───── Input for this task ─────

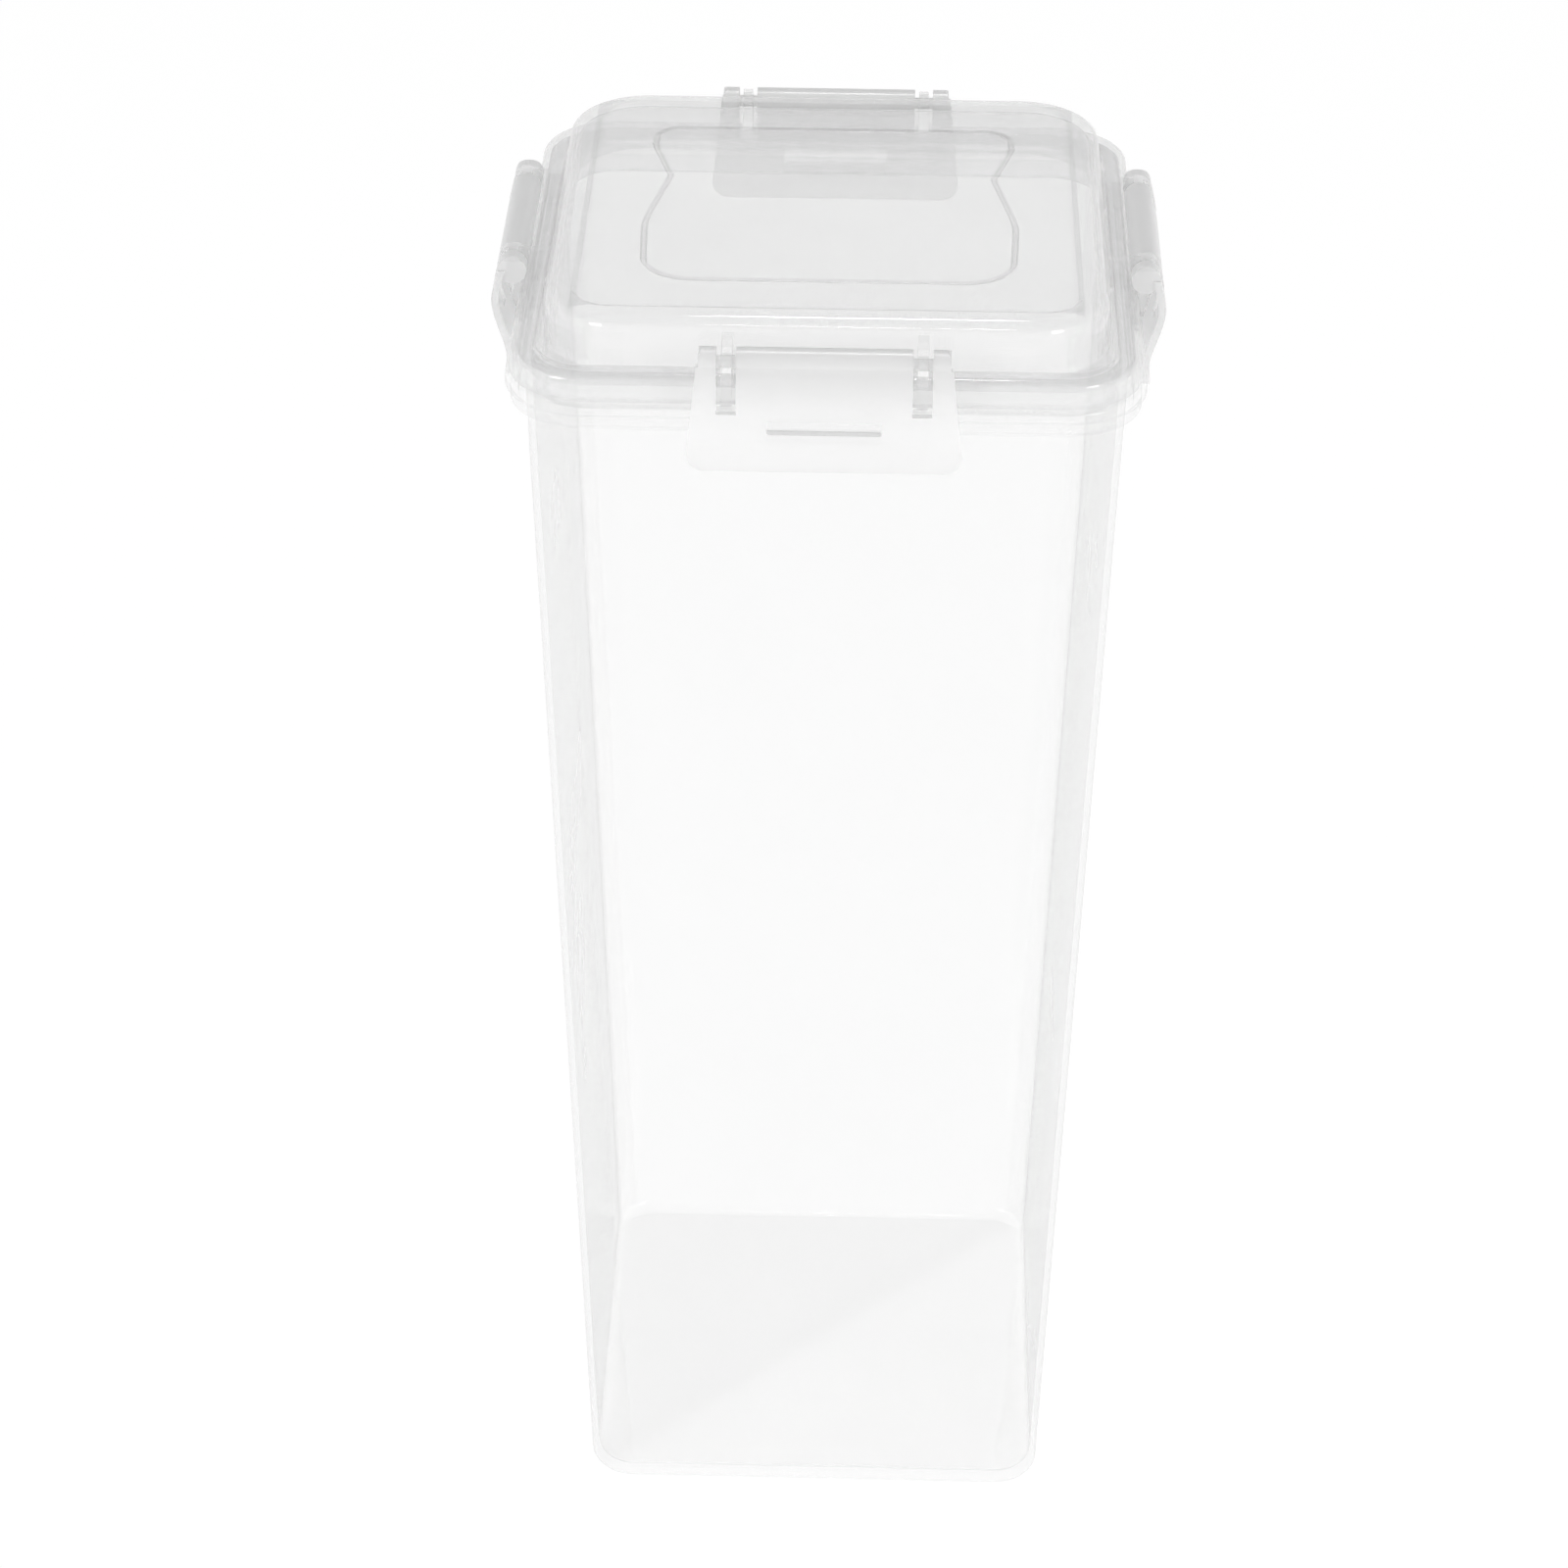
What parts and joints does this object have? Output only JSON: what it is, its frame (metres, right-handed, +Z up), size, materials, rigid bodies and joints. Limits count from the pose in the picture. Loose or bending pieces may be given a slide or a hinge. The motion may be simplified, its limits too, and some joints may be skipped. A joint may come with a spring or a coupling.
{
  "type": "bread box",
  "caption": "Tall square tapered bread box in translucent plastic, with a flange round the mouth and a domed lid with a seal that clips on with a hinged flap latch on each side.",
  "frame": {"origin": "centre of the base's underside, where the box stands", "axes": "+Z up towards the lid, the front towards -Y, +X to the right seen from the front"},
  "size_m": [0.139, 0.139, 0.3044],
  "materials": {
    "container": "clear to slightly hazy polypropylene, smooth and glossy",
    "lid": "hazy translucent polypropylene, fine satin sheen",
    "seal": "milky silicone",
    "latch": "milky white translucent polypropylene, satin"
  },
  "bodies": {
    "container": {"container_body": "container"},
    "lid": {"lid": "lid", "seal_ring": "seal"},
    "latch_front": {"latch_front": "latch"},
    "latch_right": {"latch_right": "latch"},
    "latch_rear": {"latch_rear": "latch"},
    "latch_left": {"latch_left": "latch"}
  },
  "joints": [
    {"name": "lid_lift", "type": "slide", "parent": "container", "child": "lid", "axis": [0, 0, 1], "range_m": [0, 0.12]},
    {"name": "latch_front_hinge", "type": "hinge", "parent": "lid", "child": "latch_front", "pos_m": [0, -0.0652, 0.299], "axis": [-1, 0, 0], "range_deg": [0, 180]},
    {"name": "latch_right_hinge", "type": "hinge", "parent": "lid", "child": "latch_right", "pos_m": [0.0652, 0, 0.299], "axis": [0, -1, 0], "range_deg": [0, 180]},
    {"name": "latch_rear_hinge", "type": "hinge", "parent": "lid", "child": "latch_rear", "pos_m": [0, 0.0652, 0.299], "axis": [1, 0, 0], "range_deg": [0, 180]},
    {"name": "latch_left_hinge", "type": "hinge", "parent": "lid", "child": "latch_left", "pos_m": [-0.0652, 0, 0.299], "axis": [0, 1, 0], "range_deg": [0, 180]}
  ]
}
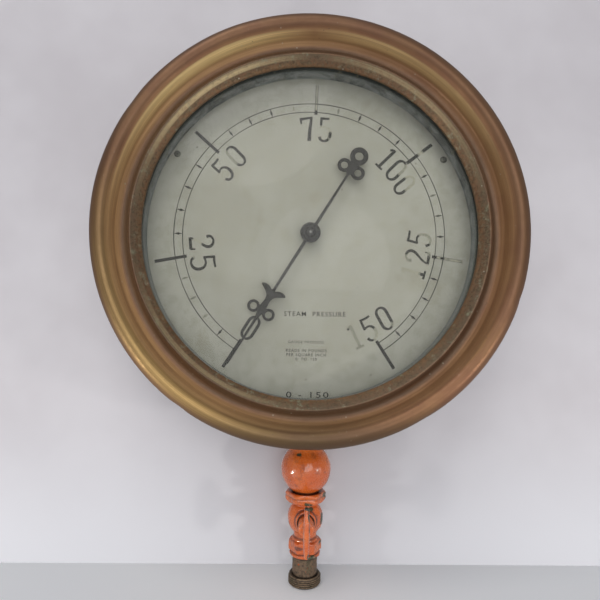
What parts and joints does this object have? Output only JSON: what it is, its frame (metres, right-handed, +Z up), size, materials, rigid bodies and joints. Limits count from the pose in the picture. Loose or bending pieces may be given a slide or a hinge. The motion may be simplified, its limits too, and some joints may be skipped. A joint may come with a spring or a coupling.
{
  "type": "steam pressure gauge",
  "caption": "Round dial steam pressure gauge with a brass ring, a bourdon tube movement and ornate pointer, standing on a painted ball siphon and plug cock with a threaded inlet.",
  "frame": {"origin": "centre of the case's flat back, on the gauge axis", "axes": "+X right seen from the dial side, +Y from the dial towards the back of the case, +Z up along the stem, whose axis is the line x = 0, y = -0.0238"},
  "size_m": [0.3174, 0.0847, 0.4329],
  "materials": {
    "black_iron": "black-japanned grey iron, satin, slightly pitted",
    "aged_brass": "spun brass gone brown-orange, polished on the crowns, dull in the hollows",
    "glass": "clear flat window glass",
    "seal": "flat black gasket sheet",
    "spacer_paint": "dull dark green-grey paint",
    "silvered_dial": "silvered brass plate, aged grey-green, matt, with black printed scale",
    "bright_brass": "clean lacquered brass",
    "bronze": "cast bronze, machined where it seats",
    "steel": "turned steel",
    "pointer_black": "blackened steel",
    "orange_paint": "thick glossy orange paint, chipped to dark metal and brass at edges",
    "dark_pipe": "bare pipe, dark brown with traces of old paint"
  },
  "bodies": {
    "gauge_body": {"case_shell": "black_iron", "bezel_ring": "aged_brass", "glass": "glass", "glass_gasket": "seal", "spacer_ring": "spacer_paint", "dial_plate": "silvered_dial", "dial_screw_1": "bright_brass", "dial_screw_2": "bright_brass", "socket": "bronze", "socket_screw_1": "steel", "socket_screw_2": "steel", "bourdon_tube": "bright_brass", "movement_back_plate": "bright_brass", "movement_front_plate": "bright_brass", "pillar_1": "bright_brass", "pillar_2": "bright_brass", "pillar_3": "bright_brass", "pillar_screw_1": "steel", "pillar_screw_2": "steel", "pillar_screw_3": "steel", "movement_screw_1": "steel", "movement_screw_2": "steel", "hairspring": "steel", "hairspring_stud": "bright_brass", "siphon_globe": "orange_paint", "siphon_tube": "bronze", "union_collar": "orange_paint", "cock_body": "orange_paint", "inlet_nipple": "dark_pipe", "inlet_ring": "dark_pipe"},
    "tube_end": {"tube_tip": "bronze", "tip_pin": "steel"},
    "link_set": {"link": "steel"},
    "sector_set": {"sector_gear": "bright_brass", "sector_arbor": "steel", "tail_pin": "steel"},
    "pointer_set": {"pointer": "pointer_black", "pointer_hub": "pointer_black", "center_arbor": "steel", "pinion": "bright_brass", "hairspring_collet": "bright_brass"},
    "plug_set": {"cock_plug": "orange_paint", "plug_washer": "bright_brass", "plug_nut": "bright_brass"}
  },
  "joints": [
    {"name": "pointer_spin", "type": "hinge", "parent": "gauge_body", "child": "pointer_set", "pos_m": [0, -0.0438, 0], "axis": [0, 1, 0], "range_deg": [0, 295], "deforming": ["hairspring"]},
    {"name": "sector_swing", "type": "hinge", "parent": "gauge_body", "child": "sector_set", "pos_m": [0.03463, -0.0234, -0.03537], "axis": [0, -1, 0], "range_deg": [0, 29.5]},
    {"name": "tube_flex", "type": "hinge", "parent": "gauge_body", "child": "tube_end", "pos_m": [-0.01509, -0.0238, 0.02342], "axis": [0, -1, 0], "range_deg": [0, 5.4], "deforming": ["bourdon_tube"]},
    {"name": "link_turn", "type": "hinge", "parent": "sector_set", "child": "link_set", "pos_m": [0.04653, -0.0256, -0.04606], "axis": [0, -1, 0], "range_deg": [-28.95, 0]},
    {"name": "cock_turn", "type": "hinge", "parent": "gauge_body", "child": "plug_set", "pos_m": [0, -0.0238, -0.2235], "axis": [0, 1, 0], "range_deg": [0, 90]}
  ],
  "couplings": [
    {"joint": "sector_swing", "follows": "pointer_spin", "ratio": 0.1},
    {"joint": "tube_flex", "follows": "pointer_spin", "ratio": 0.018279},
    {"joint": "link_turn", "follows": "pointer_spin", "ratio": -0.098}
  ]
}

─────

### Task prompt
Reproduce the material above exactly; please quote every line of it.

### Full output
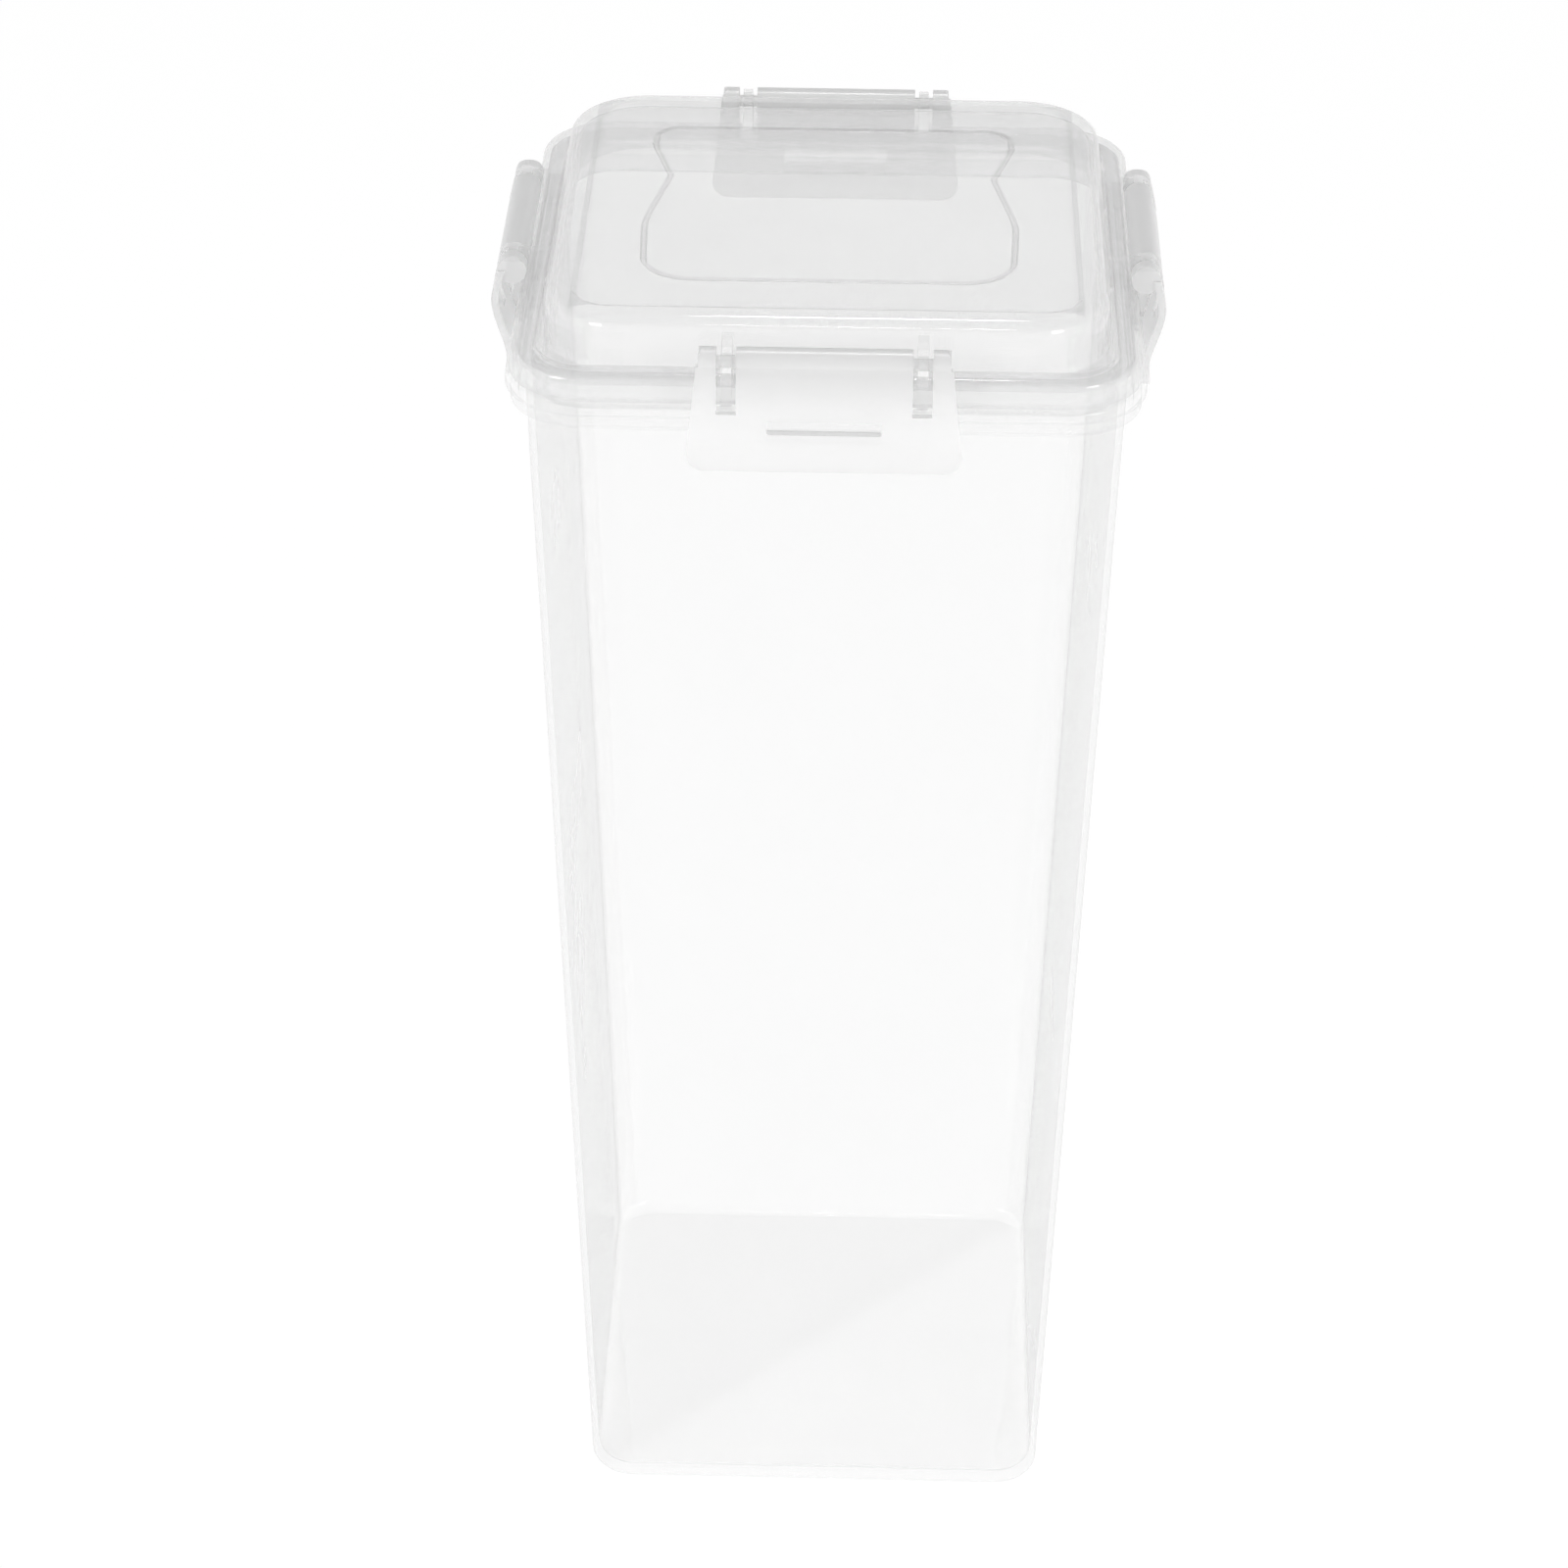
What parts and joints does this object have? Output only JSON: what it is, its frame (metres, right-handed, +Z up), size, materials, rigid bodies and joints. Limits count from the pose in the picture. Loose or bending pieces may be given a slide or a hinge. The motion may be simplified, its limits too, and some joints may be skipped. A joint may come with a spring or a coupling.
{
  "type": "bread box",
  "caption": "Tall square tapered bread box in translucent plastic, with a flange round the mouth and a domed lid with a seal that clips on with a hinged flap latch on each side.",
  "frame": {"origin": "centre of the base's underside, where the box stands", "axes": "+Z up towards the lid, the front towards -Y, +X to the right seen from the front"},
  "size_m": [0.139, 0.139, 0.3044],
  "materials": {
    "container": "clear to slightly hazy polypropylene, smooth and glossy",
    "lid": "hazy translucent polypropylene, fine satin sheen",
    "seal": "milky silicone",
    "latch": "milky white translucent polypropylene, satin"
  },
  "bodies": {
    "container": {"container_body": "container"},
    "lid": {"lid": "lid", "seal_ring": "seal"},
    "latch_front": {"latch_front": "latch"},
    "latch_right": {"latch_right": "latch"},
    "latch_rear": {"latch_rear": "latch"},
    "latch_left": {"latch_left": "latch"}
  },
  "joints": [
    {"name": "lid_lift", "type": "slide", "parent": "container", "child": "lid", "axis": [0, 0, 1], "range_m": [0, 0.12]},
    {"name": "latch_front_hinge", "type": "hinge", "parent": "lid", "child": "latch_front", "pos_m": [0, -0.0652, 0.299], "axis": [-1, 0, 0], "range_deg": [0, 180]},
    {"name": "latch_right_hinge", "type": "hinge", "parent": "lid", "child": "latch_right", "pos_m": [0.0652, 0, 0.299], "axis": [0, -1, 0], "range_deg": [0, 180]},
    {"name": "latch_rear_hinge", "type": "hinge", "parent": "lid", "child": "latch_rear", "pos_m": [0, 0.0652, 0.299], "axis": [1, 0, 0], "range_deg": [0, 180]},
    {"name": "latch_left_hinge", "type": "hinge", "parent": "lid", "child": "latch_left", "pos_m": [-0.0652, 0, 0.299], "axis": [0, 1, 0], "range_deg": [0, 180]}
  ]
}
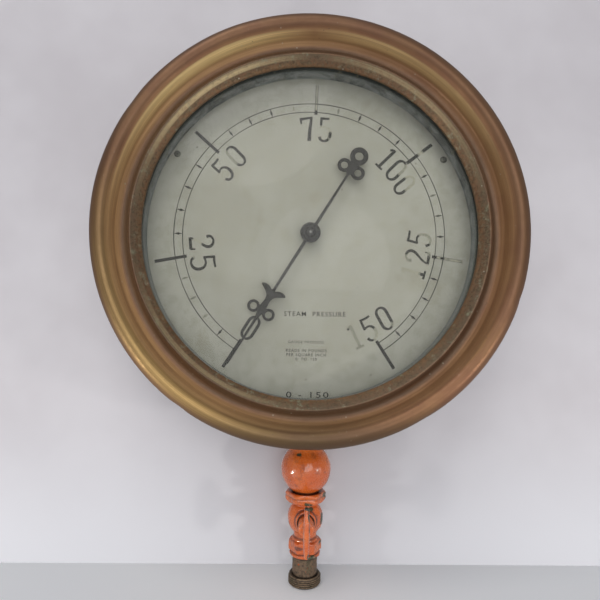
What parts and joints does this object have? Output only JSON: what it is, its frame (metres, right-handed, +Z up), size, materials, rigid bodies and joints. Limits count from the pose in the picture. Loose or bending pieces may be given a slide or a hinge. The motion may be simplified, its limits too, and some joints may be skipped. A joint may come with a spring or a coupling.
{
  "type": "steam pressure gauge",
  "caption": "Round dial steam pressure gauge with a brass ring, a bourdon tube movement and ornate pointer, standing on a painted ball siphon and plug cock with a threaded inlet.",
  "frame": {"origin": "centre of the case's flat back, on the gauge axis", "axes": "+X right seen from the dial side, +Y from the dial towards the back of the case, +Z up along the stem, whose axis is the line x = 0, y = -0.0238"},
  "size_m": [0.3174, 0.0847, 0.4329],
  "materials": {
    "black_iron": "black-japanned grey iron, satin, slightly pitted",
    "aged_brass": "spun brass gone brown-orange, polished on the crowns, dull in the hollows",
    "glass": "clear flat window glass",
    "seal": "flat black gasket sheet",
    "spacer_paint": "dull dark green-grey paint",
    "silvered_dial": "silvered brass plate, aged grey-green, matt, with black printed scale",
    "bright_brass": "clean lacquered brass",
    "bronze": "cast bronze, machined where it seats",
    "steel": "turned steel",
    "pointer_black": "blackened steel",
    "orange_paint": "thick glossy orange paint, chipped to dark metal and brass at edges",
    "dark_pipe": "bare pipe, dark brown with traces of old paint"
  },
  "bodies": {
    "gauge_body": {"case_shell": "black_iron", "bezel_ring": "aged_brass", "glass": "glass", "glass_gasket": "seal", "spacer_ring": "spacer_paint", "dial_plate": "silvered_dial", "dial_screw_1": "bright_brass", "dial_screw_2": "bright_brass", "socket": "bronze", "socket_screw_1": "steel", "socket_screw_2": "steel", "bourdon_tube": "bright_brass", "movement_back_plate": "bright_brass", "movement_front_plate": "bright_brass", "pillar_1": "bright_brass", "pillar_2": "bright_brass", "pillar_3": "bright_brass", "pillar_screw_1": "steel", "pillar_screw_2": "steel", "pillar_screw_3": "steel", "movement_screw_1": "steel", "movement_screw_2": "steel", "hairspring": "steel", "hairspring_stud": "bright_brass", "siphon_globe": "orange_paint", "siphon_tube": "bronze", "union_collar": "orange_paint", "cock_body": "orange_paint", "inlet_nipple": "dark_pipe", "inlet_ring": "dark_pipe"},
    "tube_end": {"tube_tip": "bronze", "tip_pin": "steel"},
    "link_set": {"link": "steel"},
    "sector_set": {"sector_gear": "bright_brass", "sector_arbor": "steel", "tail_pin": "steel"},
    "pointer_set": {"pointer": "pointer_black", "pointer_hub": "pointer_black", "center_arbor": "steel", "pinion": "bright_brass", "hairspring_collet": "bright_brass"},
    "plug_set": {"cock_plug": "orange_paint", "plug_washer": "bright_brass", "plug_nut": "bright_brass"}
  },
  "joints": [
    {"name": "pointer_spin", "type": "hinge", "parent": "gauge_body", "child": "pointer_set", "pos_m": [0, -0.0438, 0], "axis": [0, 1, 0], "range_deg": [0, 295], "deforming": ["hairspring"]},
    {"name": "sector_swing", "type": "hinge", "parent": "gauge_body", "child": "sector_set", "pos_m": [0.03463, -0.0234, -0.03537], "axis": [0, -1, 0], "range_deg": [0, 29.5]},
    {"name": "tube_flex", "type": "hinge", "parent": "gauge_body", "child": "tube_end", "pos_m": [-0.01509, -0.0238, 0.02342], "axis": [0, -1, 0], "range_deg": [0, 5.4], "deforming": ["bourdon_tube"]},
    {"name": "link_turn", "type": "hinge", "parent": "sector_set", "child": "link_set", "pos_m": [0.04653, -0.0256, -0.04606], "axis": [0, -1, 0], "range_deg": [-28.95, 0]},
    {"name": "cock_turn", "type": "hinge", "parent": "gauge_body", "child": "plug_set", "pos_m": [0, -0.0238, -0.2235], "axis": [0, 1, 0], "range_deg": [0, 90]}
  ],
  "couplings": [
    {"joint": "sector_swing", "follows": "pointer_spin", "ratio": 0.1},
    {"joint": "tube_flex", "follows": "pointer_spin", "ratio": 0.018279},
    {"joint": "link_turn", "follows": "pointer_spin", "ratio": -0.098}
  ]
}